**Material**
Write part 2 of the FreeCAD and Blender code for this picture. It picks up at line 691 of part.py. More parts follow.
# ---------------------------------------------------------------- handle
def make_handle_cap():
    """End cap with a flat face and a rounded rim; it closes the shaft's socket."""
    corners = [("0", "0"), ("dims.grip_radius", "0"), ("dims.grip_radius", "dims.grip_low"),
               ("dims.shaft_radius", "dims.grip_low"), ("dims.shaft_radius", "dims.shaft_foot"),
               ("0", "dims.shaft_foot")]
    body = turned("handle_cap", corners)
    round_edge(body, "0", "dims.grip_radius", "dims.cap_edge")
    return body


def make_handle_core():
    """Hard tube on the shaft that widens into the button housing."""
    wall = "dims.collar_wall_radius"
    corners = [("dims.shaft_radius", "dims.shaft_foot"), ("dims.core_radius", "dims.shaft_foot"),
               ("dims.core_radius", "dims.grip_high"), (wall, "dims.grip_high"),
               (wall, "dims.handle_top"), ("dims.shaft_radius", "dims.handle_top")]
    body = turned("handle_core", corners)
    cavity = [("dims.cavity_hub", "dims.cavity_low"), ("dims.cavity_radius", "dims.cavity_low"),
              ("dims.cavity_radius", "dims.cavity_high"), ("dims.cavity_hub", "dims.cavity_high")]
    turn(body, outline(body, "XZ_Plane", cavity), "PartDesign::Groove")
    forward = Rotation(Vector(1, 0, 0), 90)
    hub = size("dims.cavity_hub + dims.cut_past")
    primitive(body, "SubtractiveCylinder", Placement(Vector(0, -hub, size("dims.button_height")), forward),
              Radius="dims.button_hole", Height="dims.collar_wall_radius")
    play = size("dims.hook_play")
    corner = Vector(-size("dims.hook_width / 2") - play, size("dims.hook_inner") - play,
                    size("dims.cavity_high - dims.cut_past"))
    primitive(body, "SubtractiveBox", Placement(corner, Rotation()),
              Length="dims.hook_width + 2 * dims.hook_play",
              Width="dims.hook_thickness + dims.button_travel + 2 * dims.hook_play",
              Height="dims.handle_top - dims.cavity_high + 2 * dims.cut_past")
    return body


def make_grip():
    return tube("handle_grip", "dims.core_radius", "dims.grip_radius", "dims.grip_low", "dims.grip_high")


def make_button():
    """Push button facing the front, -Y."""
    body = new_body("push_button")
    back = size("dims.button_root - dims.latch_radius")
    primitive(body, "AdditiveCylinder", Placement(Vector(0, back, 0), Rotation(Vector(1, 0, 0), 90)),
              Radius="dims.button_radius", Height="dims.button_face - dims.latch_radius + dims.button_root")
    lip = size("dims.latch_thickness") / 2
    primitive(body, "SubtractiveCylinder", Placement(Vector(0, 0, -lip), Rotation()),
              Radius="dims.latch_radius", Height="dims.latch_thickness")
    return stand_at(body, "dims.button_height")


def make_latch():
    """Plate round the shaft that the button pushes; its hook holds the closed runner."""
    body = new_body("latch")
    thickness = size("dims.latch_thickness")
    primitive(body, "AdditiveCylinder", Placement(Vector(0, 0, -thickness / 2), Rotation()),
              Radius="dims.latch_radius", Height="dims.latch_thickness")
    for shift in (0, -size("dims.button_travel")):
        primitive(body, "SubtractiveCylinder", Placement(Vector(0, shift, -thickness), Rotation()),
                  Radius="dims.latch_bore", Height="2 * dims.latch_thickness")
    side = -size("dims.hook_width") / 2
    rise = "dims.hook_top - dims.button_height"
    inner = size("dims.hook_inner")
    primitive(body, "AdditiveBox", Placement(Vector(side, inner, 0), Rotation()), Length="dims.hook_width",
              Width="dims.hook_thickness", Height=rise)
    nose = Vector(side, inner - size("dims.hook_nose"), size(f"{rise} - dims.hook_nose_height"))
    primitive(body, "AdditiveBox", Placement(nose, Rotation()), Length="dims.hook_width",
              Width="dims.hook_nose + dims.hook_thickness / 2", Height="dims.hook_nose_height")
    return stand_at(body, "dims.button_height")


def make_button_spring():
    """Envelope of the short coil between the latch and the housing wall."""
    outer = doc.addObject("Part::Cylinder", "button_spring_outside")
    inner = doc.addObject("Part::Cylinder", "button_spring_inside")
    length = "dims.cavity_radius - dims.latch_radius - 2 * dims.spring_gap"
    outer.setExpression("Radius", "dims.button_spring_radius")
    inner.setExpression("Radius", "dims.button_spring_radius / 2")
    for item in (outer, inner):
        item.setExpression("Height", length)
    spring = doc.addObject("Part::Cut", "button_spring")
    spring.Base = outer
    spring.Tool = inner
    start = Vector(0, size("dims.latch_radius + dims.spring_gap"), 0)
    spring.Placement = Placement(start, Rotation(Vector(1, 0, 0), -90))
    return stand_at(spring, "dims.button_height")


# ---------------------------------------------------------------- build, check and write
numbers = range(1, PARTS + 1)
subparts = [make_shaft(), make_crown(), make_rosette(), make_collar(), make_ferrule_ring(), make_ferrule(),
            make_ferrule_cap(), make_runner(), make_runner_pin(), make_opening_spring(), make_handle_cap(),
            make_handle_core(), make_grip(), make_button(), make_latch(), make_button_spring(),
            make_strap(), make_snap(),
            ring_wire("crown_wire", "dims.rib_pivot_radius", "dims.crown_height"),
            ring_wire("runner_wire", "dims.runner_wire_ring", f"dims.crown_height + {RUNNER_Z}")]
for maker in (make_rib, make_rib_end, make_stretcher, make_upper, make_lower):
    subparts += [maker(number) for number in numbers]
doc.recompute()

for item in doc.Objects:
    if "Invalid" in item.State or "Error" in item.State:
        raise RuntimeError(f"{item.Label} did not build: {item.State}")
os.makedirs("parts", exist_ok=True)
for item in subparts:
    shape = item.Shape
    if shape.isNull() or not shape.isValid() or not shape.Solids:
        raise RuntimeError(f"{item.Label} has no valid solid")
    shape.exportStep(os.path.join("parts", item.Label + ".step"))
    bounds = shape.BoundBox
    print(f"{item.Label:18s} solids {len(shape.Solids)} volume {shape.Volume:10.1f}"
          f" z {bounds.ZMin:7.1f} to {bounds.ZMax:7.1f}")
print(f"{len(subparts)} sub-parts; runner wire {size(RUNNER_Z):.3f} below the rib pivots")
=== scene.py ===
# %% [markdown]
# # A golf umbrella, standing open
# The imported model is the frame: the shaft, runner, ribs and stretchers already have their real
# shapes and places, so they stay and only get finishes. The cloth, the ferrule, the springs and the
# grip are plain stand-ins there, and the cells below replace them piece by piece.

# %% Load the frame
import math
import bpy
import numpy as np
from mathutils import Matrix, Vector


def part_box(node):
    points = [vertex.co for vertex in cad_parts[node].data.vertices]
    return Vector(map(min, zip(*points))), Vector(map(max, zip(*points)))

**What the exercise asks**
Repeat the listing in full, keeping every line exactly as it is.

**In response**
Write part 2 of the FreeCAD and Blender code for this picture. It picks up at line 691 of part.py. More parts follow.
# ---------------------------------------------------------------- handle
def make_handle_cap():
    """End cap with a flat face and a rounded rim; it closes the shaft's socket."""
    corners = [("0", "0"), ("dims.grip_radius", "0"), ("dims.grip_radius", "dims.grip_low"),
               ("dims.shaft_radius", "dims.grip_low"), ("dims.shaft_radius", "dims.shaft_foot"),
               ("0", "dims.shaft_foot")]
    body = turned("handle_cap", corners)
    round_edge(body, "0", "dims.grip_radius", "dims.cap_edge")
    return body


def make_handle_core():
    """Hard tube on the shaft that widens into the button housing."""
    wall = "dims.collar_wall_radius"
    corners = [("dims.shaft_radius", "dims.shaft_foot"), ("dims.core_radius", "dims.shaft_foot"),
               ("dims.core_radius", "dims.grip_high"), (wall, "dims.grip_high"),
               (wall, "dims.handle_top"), ("dims.shaft_radius", "dims.handle_top")]
    body = turned("handle_core", corners)
    cavity = [("dims.cavity_hub", "dims.cavity_low"), ("dims.cavity_radius", "dims.cavity_low"),
              ("dims.cavity_radius", "dims.cavity_high"), ("dims.cavity_hub", "dims.cavity_high")]
    turn(body, outline(body, "XZ_Plane", cavity), "PartDesign::Groove")
    forward = Rotation(Vector(1, 0, 0), 90)
    hub = size("dims.cavity_hub + dims.cut_past")
    primitive(body, "SubtractiveCylinder", Placement(Vector(0, -hub, size("dims.button_height")), forward),
              Radius="dims.button_hole", Height="dims.collar_wall_radius")
    play = size("dims.hook_play")
    corner = Vector(-size("dims.hook_width / 2") - play, size("dims.hook_inner") - play,
                    size("dims.cavity_high - dims.cut_past"))
    primitive(body, "SubtractiveBox", Placement(corner, Rotation()),
              Length="dims.hook_width + 2 * dims.hook_play",
              Width="dims.hook_thickness + dims.button_travel + 2 * dims.hook_play",
              Height="dims.handle_top - dims.cavity_high + 2 * dims.cut_past")
    return body


def make_grip():
    return tube("handle_grip", "dims.core_radius", "dims.grip_radius", "dims.grip_low", "dims.grip_high")


def make_button():
    """Push button facing the front, -Y."""
    body = new_body("push_button")
    back = size("dims.button_root - dims.latch_radius")
    primitive(body, "AdditiveCylinder", Placement(Vector(0, back, 0), Rotation(Vector(1, 0, 0), 90)),
              Radius="dims.button_radius", Height="dims.button_face - dims.latch_radius + dims.button_root")
    lip = size("dims.latch_thickness") / 2
    primitive(body, "SubtractiveCylinder", Placement(Vector(0, 0, -lip), Rotation()),
              Radius="dims.latch_radius", Height="dims.latch_thickness")
    return stand_at(body, "dims.button_height")


def make_latch():
    """Plate round the shaft that the button pushes; its hook holds the closed runner."""
    body = new_body("latch")
    thickness = size("dims.latch_thickness")
    primitive(body, "AdditiveCylinder", Placement(Vector(0, 0, -thickness / 2), Rotation()),
              Radius="dims.latch_radius", Height="dims.latch_thickness")
    for shift in (0, -size("dims.button_travel")):
        primitive(body, "SubtractiveCylinder", Placement(Vector(0, shift, -thickness), Rotation()),
                  Radius="dims.latch_bore", Height="2 * dims.latch_thickness")
    side = -size("dims.hook_width") / 2
    rise = "dims.hook_top - dims.button_height"
    inner = size("dims.hook_inner")
    primitive(body, "AdditiveBox", Placement(Vector(side, inner, 0), Rotation()), Length="dims.hook_width",
              Width="dims.hook_thickness", Height=rise)
    nose = Vector(side, inner - size("dims.hook_nose"), size(f"{rise} - dims.hook_nose_height"))
    primitive(body, "AdditiveBox", Placement(nose, Rotation()), Length="dims.hook_width",
              Width="dims.hook_nose + dims.hook_thickness / 2", Height="dims.hook_nose_height")
    return stand_at(body, "dims.button_height")


def make_button_spring():
    """Envelope of the short coil between the latch and the housing wall."""
    outer = doc.addObject("Part::Cylinder", "button_spring_outside")
    inner = doc.addObject("Part::Cylinder", "button_spring_inside")
    length = "dims.cavity_radius - dims.latch_radius - 2 * dims.spring_gap"
    outer.setExpression("Radius", "dims.button_spring_radius")
    inner.setExpression("Radius", "dims.button_spring_radius / 2")
    for item in (outer, inner):
        item.setExpression("Height", length)
    spring = doc.addObject("Part::Cut", "button_spring")
    spring.Base = outer
    spring.Tool = inner
    start = Vector(0, size("dims.latch_radius + dims.spring_gap"), 0)
    spring.Placement = Placement(start, Rotation(Vector(1, 0, 0), -90))
    return stand_at(spring, "dims.button_height")


# ---------------------------------------------------------------- build, check and write
numbers = range(1, PARTS + 1)
subparts = [make_shaft(), make_crown(), make_rosette(), make_collar(), make_ferrule_ring(), make_ferrule(),
            make_ferrule_cap(), make_runner(), make_runner_pin(), make_opening_spring(), make_handle_cap(),
            make_handle_core(), make_grip(), make_button(), make_latch(), make_button_spring(),
            make_strap(), make_snap(),
            ring_wire("crown_wire", "dims.rib_pivot_radius", "dims.crown_height"),
            ring_wire("runner_wire", "dims.runner_wire_ring", f"dims.crown_height + {RUNNER_Z}")]
for maker in (make_rib, make_rib_end, make_stretcher, make_upper, make_lower):
    subparts += [maker(number) for number in numbers]
doc.recompute()

for item in doc.Objects:
    if "Invalid" in item.State or "Error" in item.State:
        raise RuntimeError(f"{item.Label} did not build: {item.State}")
os.makedirs("parts", exist_ok=True)
for item in subparts:
    shape = item.Shape
    if shape.isNull() or not shape.isValid() or not shape.Solids:
        raise RuntimeError(f"{item.Label} has no valid solid")
    shape.exportStep(os.path.join("parts", item.Label + ".step"))
    bounds = shape.BoundBox
    print(f"{item.Label:18s} solids {len(shape.Solids)} volume {shape.Volume:10.1f}"
          f" z {bounds.ZMin:7.1f} to {bounds.ZMax:7.1f}")
print(f"{len(subparts)} sub-parts; runner wire {size(RUNNER_Z):.3f} below the rib pivots")
=== scene.py ===
# %% [markdown]
# # A golf umbrella, standing open
# The imported model is the frame: the shaft, runner, ribs and stretchers already have their real
# shapes and places, so they stay and only get finishes. The cloth, the ferrule, the springs and the
# grip are plain stand-ins there, and the cells below replace them piece by piece.

# %% Load the frame
import math
import bpy
import numpy as np
from mathutils import Matrix, Vector


def part_box(node):
    points = [vertex.co for vertex in cad_parts[node].data.vertices]
    return Vector(map(min, zip(*points))), Vector(map(max, zip(*points)))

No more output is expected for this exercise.